Include in the output exactly the lines from the opening of the data through the line containing "wall_t = 62.5; // [58:0.5:66]", and nothing more.

※

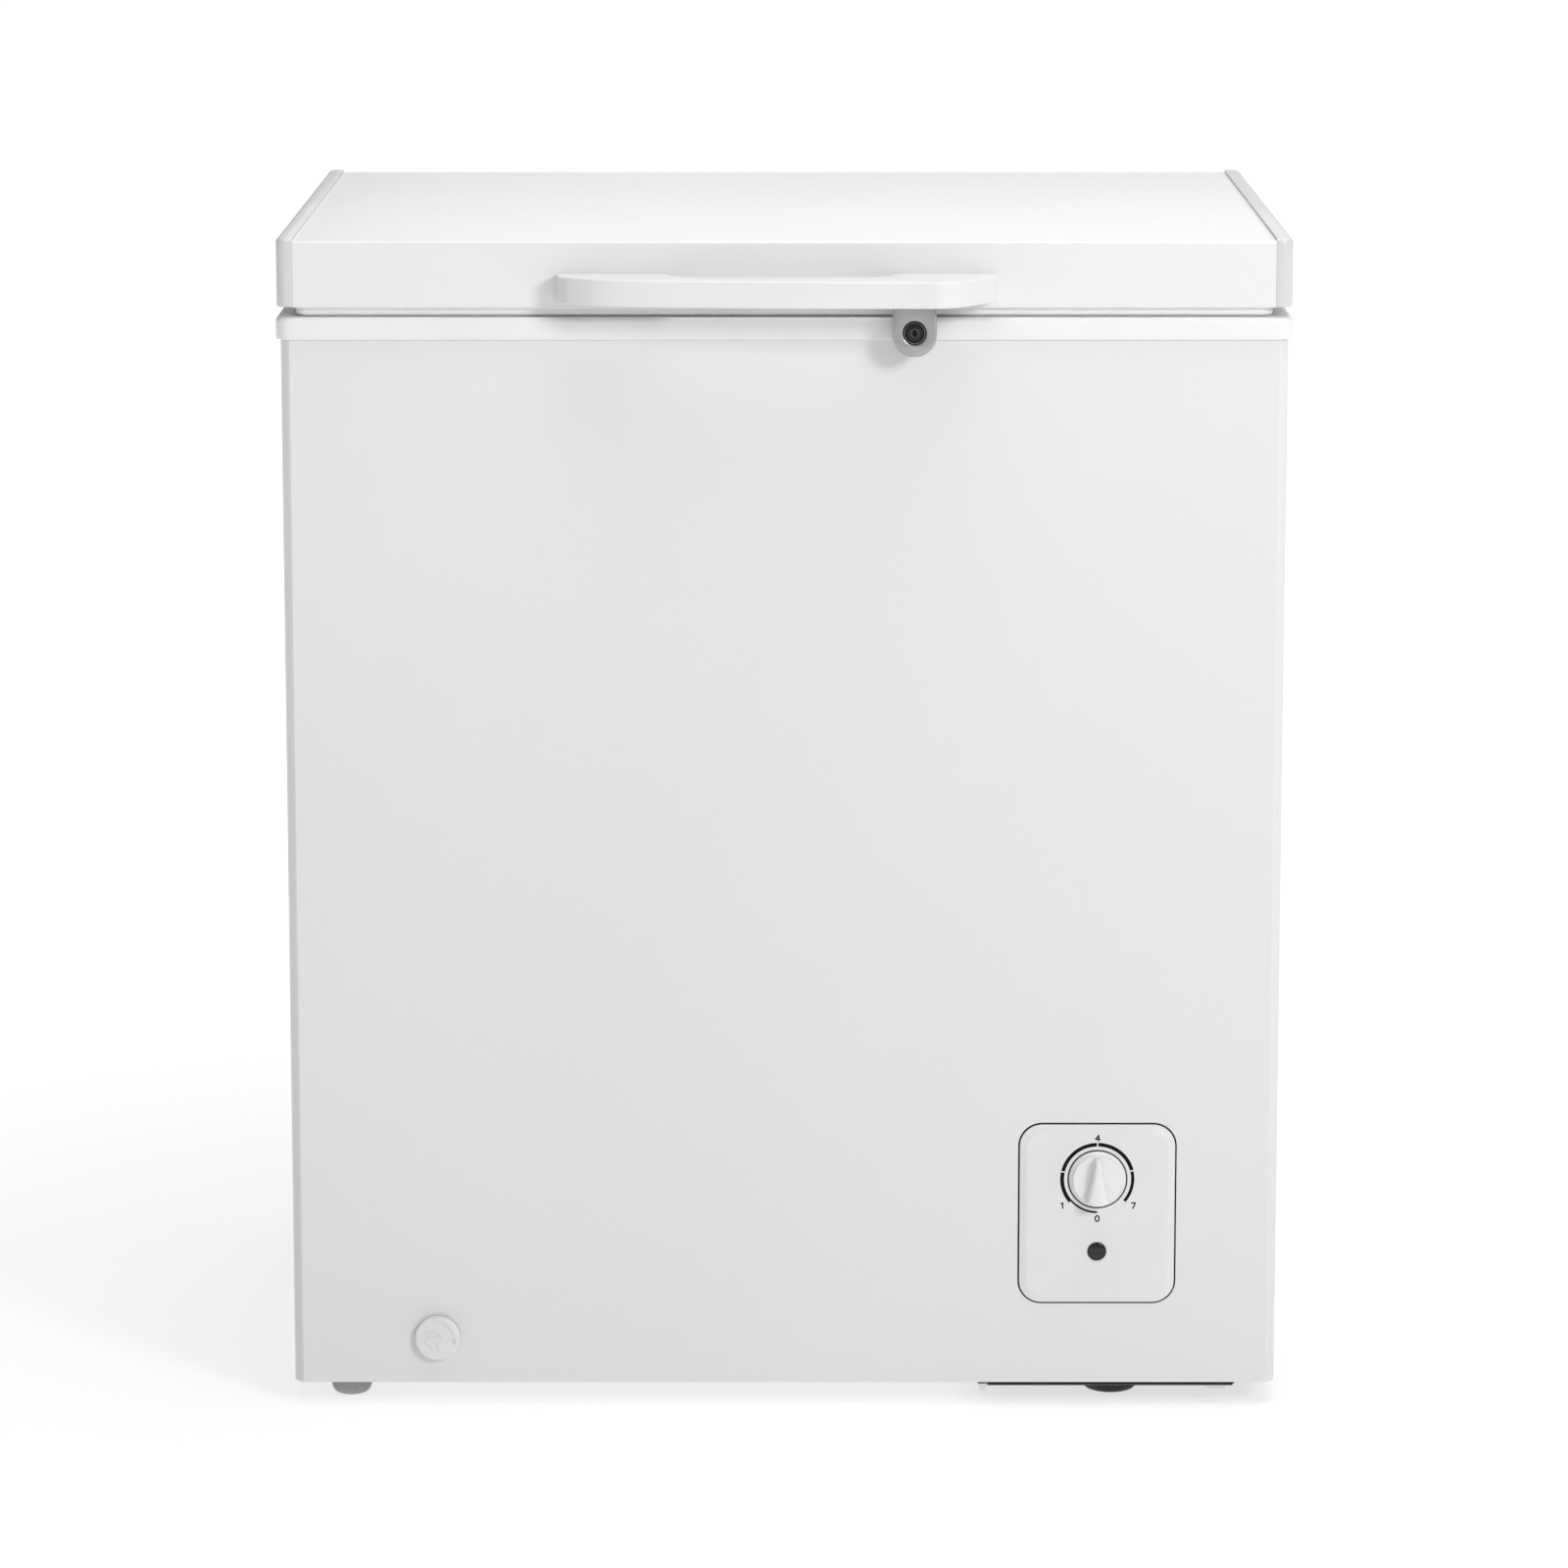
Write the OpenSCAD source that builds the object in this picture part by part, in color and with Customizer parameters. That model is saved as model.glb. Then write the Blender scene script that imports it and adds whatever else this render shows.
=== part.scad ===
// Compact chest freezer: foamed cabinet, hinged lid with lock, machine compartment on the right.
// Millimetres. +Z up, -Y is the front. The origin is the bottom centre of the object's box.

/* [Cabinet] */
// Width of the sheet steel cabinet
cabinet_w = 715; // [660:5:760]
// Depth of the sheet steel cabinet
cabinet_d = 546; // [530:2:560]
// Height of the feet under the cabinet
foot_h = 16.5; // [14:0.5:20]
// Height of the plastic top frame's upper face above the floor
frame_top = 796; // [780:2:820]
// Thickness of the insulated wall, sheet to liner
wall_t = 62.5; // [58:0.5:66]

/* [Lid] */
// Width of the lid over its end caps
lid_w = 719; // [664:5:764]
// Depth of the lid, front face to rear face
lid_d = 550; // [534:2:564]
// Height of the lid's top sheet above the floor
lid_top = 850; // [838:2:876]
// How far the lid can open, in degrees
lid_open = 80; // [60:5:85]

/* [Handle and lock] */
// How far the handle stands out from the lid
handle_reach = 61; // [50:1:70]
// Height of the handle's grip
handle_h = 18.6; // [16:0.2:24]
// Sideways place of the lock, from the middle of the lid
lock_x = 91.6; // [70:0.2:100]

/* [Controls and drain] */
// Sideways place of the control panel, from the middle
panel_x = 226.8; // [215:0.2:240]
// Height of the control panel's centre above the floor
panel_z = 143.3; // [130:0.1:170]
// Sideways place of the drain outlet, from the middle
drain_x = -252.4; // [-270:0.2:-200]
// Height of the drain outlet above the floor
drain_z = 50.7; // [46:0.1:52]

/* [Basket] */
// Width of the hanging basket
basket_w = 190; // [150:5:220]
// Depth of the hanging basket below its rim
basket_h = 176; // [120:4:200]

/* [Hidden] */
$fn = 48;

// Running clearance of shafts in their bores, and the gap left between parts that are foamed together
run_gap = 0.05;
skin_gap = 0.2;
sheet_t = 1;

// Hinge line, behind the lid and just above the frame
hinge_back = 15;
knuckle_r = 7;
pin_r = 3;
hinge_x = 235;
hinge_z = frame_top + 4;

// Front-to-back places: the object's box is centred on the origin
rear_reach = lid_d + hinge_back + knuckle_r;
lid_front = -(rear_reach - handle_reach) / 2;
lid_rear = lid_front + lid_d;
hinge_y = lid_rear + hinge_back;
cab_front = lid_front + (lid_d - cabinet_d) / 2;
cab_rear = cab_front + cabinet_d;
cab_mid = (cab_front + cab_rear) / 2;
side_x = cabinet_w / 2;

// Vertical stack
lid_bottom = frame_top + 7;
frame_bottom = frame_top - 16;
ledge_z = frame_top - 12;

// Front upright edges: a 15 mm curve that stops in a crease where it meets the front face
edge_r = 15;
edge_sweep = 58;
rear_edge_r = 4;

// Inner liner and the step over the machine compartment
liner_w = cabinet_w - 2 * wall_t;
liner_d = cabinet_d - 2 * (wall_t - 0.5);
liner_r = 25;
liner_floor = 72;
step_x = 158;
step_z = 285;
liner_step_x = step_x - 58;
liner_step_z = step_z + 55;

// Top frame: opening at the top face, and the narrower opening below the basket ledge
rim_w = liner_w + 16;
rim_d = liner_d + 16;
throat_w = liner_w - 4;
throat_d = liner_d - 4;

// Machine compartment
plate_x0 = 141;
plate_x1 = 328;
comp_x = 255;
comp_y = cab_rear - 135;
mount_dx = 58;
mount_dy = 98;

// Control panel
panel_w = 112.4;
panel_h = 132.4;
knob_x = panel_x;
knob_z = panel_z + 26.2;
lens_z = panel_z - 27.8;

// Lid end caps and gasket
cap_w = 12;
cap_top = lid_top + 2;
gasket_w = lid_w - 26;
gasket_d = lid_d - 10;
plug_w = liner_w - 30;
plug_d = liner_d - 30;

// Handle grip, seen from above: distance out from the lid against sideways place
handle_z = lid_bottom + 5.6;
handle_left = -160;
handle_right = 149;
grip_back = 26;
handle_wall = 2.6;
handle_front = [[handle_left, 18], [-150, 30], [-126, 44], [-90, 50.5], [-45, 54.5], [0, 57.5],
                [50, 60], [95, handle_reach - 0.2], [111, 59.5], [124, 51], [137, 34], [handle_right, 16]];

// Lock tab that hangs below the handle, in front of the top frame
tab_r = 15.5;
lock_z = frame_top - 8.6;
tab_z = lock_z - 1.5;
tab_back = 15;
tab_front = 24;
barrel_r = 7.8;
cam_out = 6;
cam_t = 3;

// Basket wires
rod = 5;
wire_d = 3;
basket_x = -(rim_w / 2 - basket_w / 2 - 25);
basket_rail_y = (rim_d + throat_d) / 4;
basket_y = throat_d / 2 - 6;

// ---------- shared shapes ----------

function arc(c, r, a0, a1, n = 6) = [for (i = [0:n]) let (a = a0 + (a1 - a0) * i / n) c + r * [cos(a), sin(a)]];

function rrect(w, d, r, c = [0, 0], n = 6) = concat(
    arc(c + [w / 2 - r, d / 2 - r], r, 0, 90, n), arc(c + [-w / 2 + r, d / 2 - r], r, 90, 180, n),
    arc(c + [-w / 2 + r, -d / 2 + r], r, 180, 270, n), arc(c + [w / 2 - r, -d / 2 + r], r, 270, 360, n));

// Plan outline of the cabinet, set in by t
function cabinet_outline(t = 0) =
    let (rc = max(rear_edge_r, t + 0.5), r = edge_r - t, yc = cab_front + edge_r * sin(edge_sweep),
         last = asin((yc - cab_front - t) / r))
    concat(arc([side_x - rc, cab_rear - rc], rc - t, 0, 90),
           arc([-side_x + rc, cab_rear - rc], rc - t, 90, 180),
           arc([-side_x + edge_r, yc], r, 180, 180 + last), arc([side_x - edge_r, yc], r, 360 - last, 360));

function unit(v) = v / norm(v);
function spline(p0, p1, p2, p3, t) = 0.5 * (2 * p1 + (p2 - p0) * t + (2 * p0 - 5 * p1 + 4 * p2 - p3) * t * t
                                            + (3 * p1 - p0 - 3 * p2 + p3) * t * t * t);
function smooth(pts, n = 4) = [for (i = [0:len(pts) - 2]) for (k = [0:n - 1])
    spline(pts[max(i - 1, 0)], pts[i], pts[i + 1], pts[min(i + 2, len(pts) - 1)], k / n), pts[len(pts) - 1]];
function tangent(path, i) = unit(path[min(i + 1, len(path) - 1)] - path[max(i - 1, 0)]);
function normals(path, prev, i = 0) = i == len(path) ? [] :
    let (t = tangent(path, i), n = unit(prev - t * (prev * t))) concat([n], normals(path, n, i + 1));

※

### [Result for this exercise]
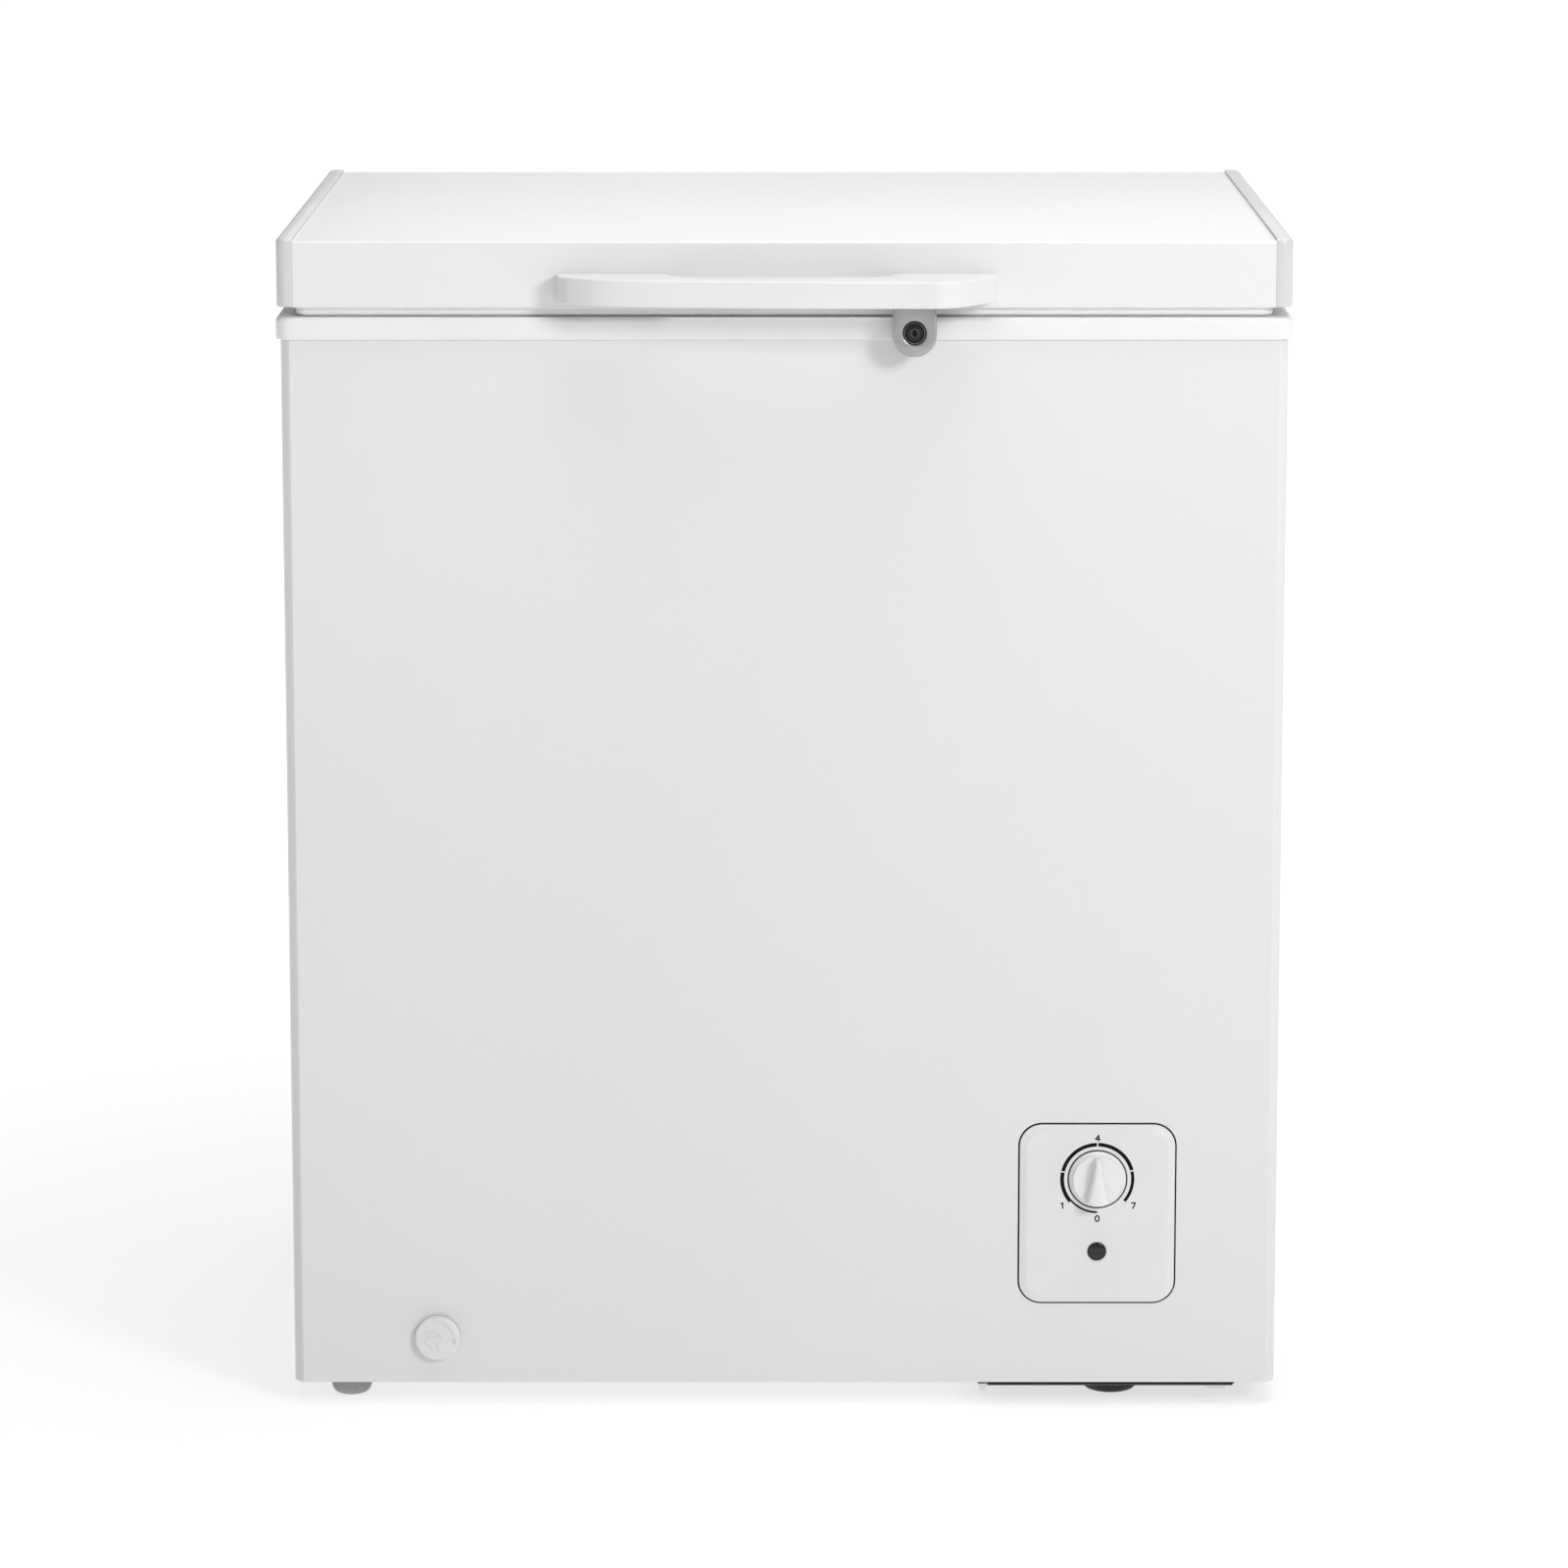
Write the OpenSCAD source that builds the object in this picture part by part, in color and with Customizer parameters. That model is saved as model.glb. Then write the Blender scene script that imports it and adds whatever else this render shows.
=== part.scad ===
// Compact chest freezer: foamed cabinet, hinged lid with lock, machine compartment on the right.
// Millimetres. +Z up, -Y is the front. The origin is the bottom centre of the object's box.

/* [Cabinet] */
// Width of the sheet steel cabinet
cabinet_w = 715; // [660:5:760]
// Depth of the sheet steel cabinet
cabinet_d = 546; // [530:2:560]
// Height of the feet under the cabinet
foot_h = 16.5; // [14:0.5:20]
// Height of the plastic top frame's upper face above the floor
frame_top = 796; // [780:2:820]
// Thickness of the insulated wall, sheet to liner
wall_t = 62.5; // [58:0.5:66]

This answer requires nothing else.